6 febbraio 2019
Nel corso dell’audizione al Senato sul cosiddetto decretone reddito-pensioni, il provvedimento che include il Reddito di Cittadinanza, Tito Boeri, presidente dell’Inps, ha ricordato come la platea dei possibili beneficiari del reddito di cittadinanza potrebbe essere molto inferiore alle stime iniziali del governo. Luigi Di Maio aveva parlato di 5 milioni quando, in realtà, la misura coinvolgerebbe soltanto una platea di 1,2 milioni di nuclei e 2,4 milioni di persone. Il 50% dei nuclei sarebbero senza redditi e comunque senza redditi da lavoro “tra i quali si celano anche gli evasori e i sommersi totali”, sottolinea Boeri.
I calcoli sono semplici: nove milioni di persone che versano in uno stato di povertà relativa, un terzo della popolazione a rischio di esclusione sociale, e milioni di persone in uno stato di povertà assoluta saranno tenuti fuori dalla misura di reddito così come pensata.

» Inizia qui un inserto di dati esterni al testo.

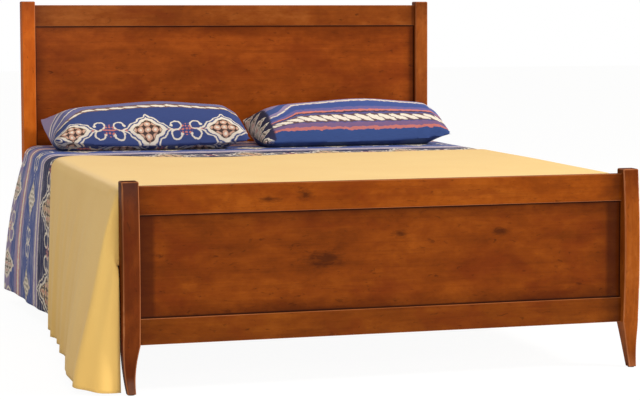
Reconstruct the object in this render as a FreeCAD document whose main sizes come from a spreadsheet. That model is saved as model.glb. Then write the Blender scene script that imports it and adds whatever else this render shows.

Molto lontano dalle promesse iniziali, il Reddito di Cittadinanza non rispecchia nemmeno quanto stabilito dalle risoluzioni europee a partire dal 1992 e dai Pilastri Sociali Europei. Mentre il governo gialloverde annuncia il portale del sussidio alla povertà (uno sfondo blu e un sottotitolo “Una rivoluzione per il mondo del lavoro”), continuano ad essere molte le perplessità oggettive. Non solo secondo Boeri, che elenca, tra gli altri effetti negativi, anche il rischio che la misura si trasformi in un disincentivo al lavoro, ma anche secondo il CENSIS che, in una indagine sul welfare aziendale elaborata con Eudaimon, nota come negli ultimi dieci anni (2007-2017) il numero di occupati nel Paese è diminuito dello 0,3% e, chi lavora, lavora sempre di più. Un paradosso italiano che conferma come il cosiddetto Reddito di Cittadinanza non solo non abolirà la povertà ma non garantirà nemmeno delle politiche occupazionali con una visione politica di ampio respiro.